→ PROBLEM TO SOLVE:
Output exactly the lines from the first one down to the line containing "self.leaves: list[Leaf] = []", inclusive.

→ SOURCE DATA:
◇ ◇ ◇ ◇ ◇ ◇ ◇

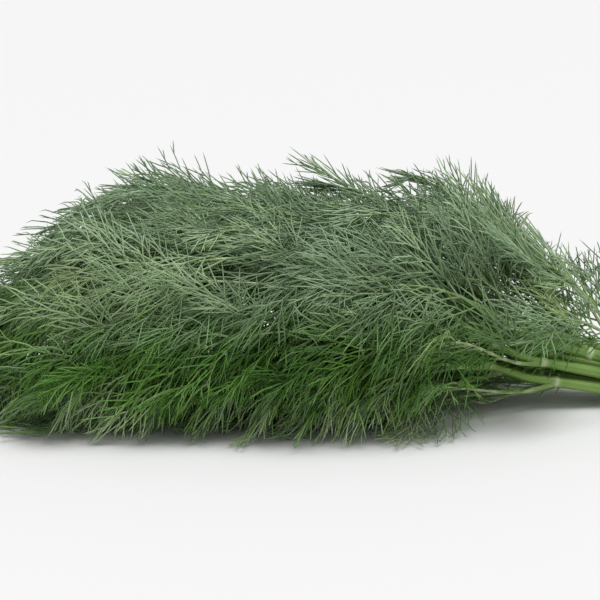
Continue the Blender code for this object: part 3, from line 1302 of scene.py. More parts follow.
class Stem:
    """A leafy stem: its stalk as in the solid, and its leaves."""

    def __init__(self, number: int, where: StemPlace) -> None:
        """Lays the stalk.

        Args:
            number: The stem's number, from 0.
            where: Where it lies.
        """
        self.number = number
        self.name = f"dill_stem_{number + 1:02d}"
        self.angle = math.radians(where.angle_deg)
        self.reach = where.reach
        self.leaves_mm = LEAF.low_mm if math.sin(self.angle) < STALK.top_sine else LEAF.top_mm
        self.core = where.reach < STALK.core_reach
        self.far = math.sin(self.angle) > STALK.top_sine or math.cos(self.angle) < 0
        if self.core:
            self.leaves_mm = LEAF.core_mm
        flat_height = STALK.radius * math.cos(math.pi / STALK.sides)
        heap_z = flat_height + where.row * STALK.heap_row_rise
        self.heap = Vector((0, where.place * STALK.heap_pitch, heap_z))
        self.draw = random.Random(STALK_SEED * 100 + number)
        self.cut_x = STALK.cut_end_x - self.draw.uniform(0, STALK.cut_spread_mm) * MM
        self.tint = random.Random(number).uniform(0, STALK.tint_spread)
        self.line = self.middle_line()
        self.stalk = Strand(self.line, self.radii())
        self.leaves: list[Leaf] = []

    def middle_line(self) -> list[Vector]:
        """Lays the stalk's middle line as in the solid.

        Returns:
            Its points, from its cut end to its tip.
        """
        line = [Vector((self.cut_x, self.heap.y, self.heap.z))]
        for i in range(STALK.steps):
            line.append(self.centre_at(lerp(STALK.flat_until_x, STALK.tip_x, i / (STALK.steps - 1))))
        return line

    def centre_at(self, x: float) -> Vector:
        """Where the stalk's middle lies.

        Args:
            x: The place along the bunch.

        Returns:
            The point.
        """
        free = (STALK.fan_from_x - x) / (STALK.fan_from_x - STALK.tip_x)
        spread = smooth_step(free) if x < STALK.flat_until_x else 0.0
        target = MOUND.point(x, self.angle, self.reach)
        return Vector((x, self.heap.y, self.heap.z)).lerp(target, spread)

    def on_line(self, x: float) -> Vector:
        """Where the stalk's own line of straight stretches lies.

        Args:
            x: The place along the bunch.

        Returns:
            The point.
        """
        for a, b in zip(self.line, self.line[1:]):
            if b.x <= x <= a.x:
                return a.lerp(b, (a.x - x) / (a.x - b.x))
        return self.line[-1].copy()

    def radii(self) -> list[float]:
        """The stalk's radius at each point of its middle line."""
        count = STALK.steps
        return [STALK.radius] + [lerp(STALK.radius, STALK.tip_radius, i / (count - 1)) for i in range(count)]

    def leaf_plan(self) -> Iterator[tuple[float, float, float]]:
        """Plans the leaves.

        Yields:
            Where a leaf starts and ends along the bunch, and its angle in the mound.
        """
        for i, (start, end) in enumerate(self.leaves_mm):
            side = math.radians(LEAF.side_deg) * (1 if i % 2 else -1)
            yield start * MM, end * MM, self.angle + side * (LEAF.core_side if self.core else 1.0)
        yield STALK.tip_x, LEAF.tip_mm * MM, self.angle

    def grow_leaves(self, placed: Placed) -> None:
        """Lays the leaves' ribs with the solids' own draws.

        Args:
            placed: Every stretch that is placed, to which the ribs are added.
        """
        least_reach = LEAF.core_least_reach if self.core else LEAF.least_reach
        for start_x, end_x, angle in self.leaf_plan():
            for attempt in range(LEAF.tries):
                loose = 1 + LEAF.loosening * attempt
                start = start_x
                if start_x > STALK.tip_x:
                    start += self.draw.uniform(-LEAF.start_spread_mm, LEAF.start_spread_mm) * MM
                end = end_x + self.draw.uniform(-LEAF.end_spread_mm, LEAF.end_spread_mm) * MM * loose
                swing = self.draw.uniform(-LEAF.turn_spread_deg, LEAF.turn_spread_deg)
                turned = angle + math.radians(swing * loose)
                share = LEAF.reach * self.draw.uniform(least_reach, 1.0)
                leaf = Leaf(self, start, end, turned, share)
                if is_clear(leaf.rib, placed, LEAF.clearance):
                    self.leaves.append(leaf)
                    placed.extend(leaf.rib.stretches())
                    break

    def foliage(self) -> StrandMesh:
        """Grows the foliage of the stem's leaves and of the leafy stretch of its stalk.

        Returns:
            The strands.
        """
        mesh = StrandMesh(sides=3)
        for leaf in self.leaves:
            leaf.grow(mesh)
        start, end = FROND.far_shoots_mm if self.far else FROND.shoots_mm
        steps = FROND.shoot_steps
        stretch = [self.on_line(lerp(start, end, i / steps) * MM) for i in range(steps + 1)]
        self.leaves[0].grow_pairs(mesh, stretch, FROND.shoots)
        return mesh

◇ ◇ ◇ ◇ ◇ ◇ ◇

→ TASK ANSWER:
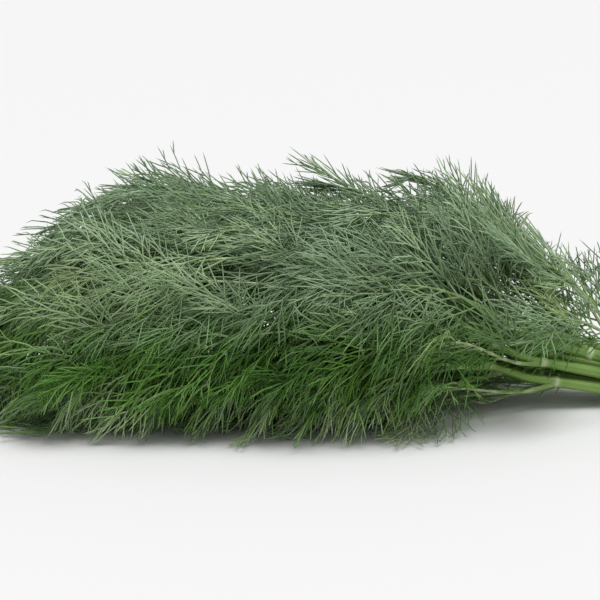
Continue the Blender code for this object: part 3, from line 1302 of scene.py. More parts follow.
class Stem:
    """A leafy stem: its stalk as in the solid, and its leaves."""

    def __init__(self, number: int, where: StemPlace) -> None:
        """Lays the stalk.

        Args:
            number: The stem's number, from 0.
            where: Where it lies.
        """
        self.number = number
        self.name = f"dill_stem_{number + 1:02d}"
        self.angle = math.radians(where.angle_deg)
        self.reach = where.reach
        self.leaves_mm = LEAF.low_mm if math.sin(self.angle) < STALK.top_sine else LEAF.top_mm
        self.core = where.reach < STALK.core_reach
        self.far = math.sin(self.angle) > STALK.top_sine or math.cos(self.angle) < 0
        if self.core:
            self.leaves_mm = LEAF.core_mm
        flat_height = STALK.radius * math.cos(math.pi / STALK.sides)
        heap_z = flat_height + where.row * STALK.heap_row_rise
        self.heap = Vector((0, where.place * STALK.heap_pitch, heap_z))
        self.draw = random.Random(STALK_SEED * 100 + number)
        self.cut_x = STALK.cut_end_x - self.draw.uniform(0, STALK.cut_spread_mm) * MM
        self.tint = random.Random(number).uniform(0, STALK.tint_spread)
        self.line = self.middle_line()
        self.stalk = Strand(self.line, self.radii())
        self.leaves: list[Leaf] = []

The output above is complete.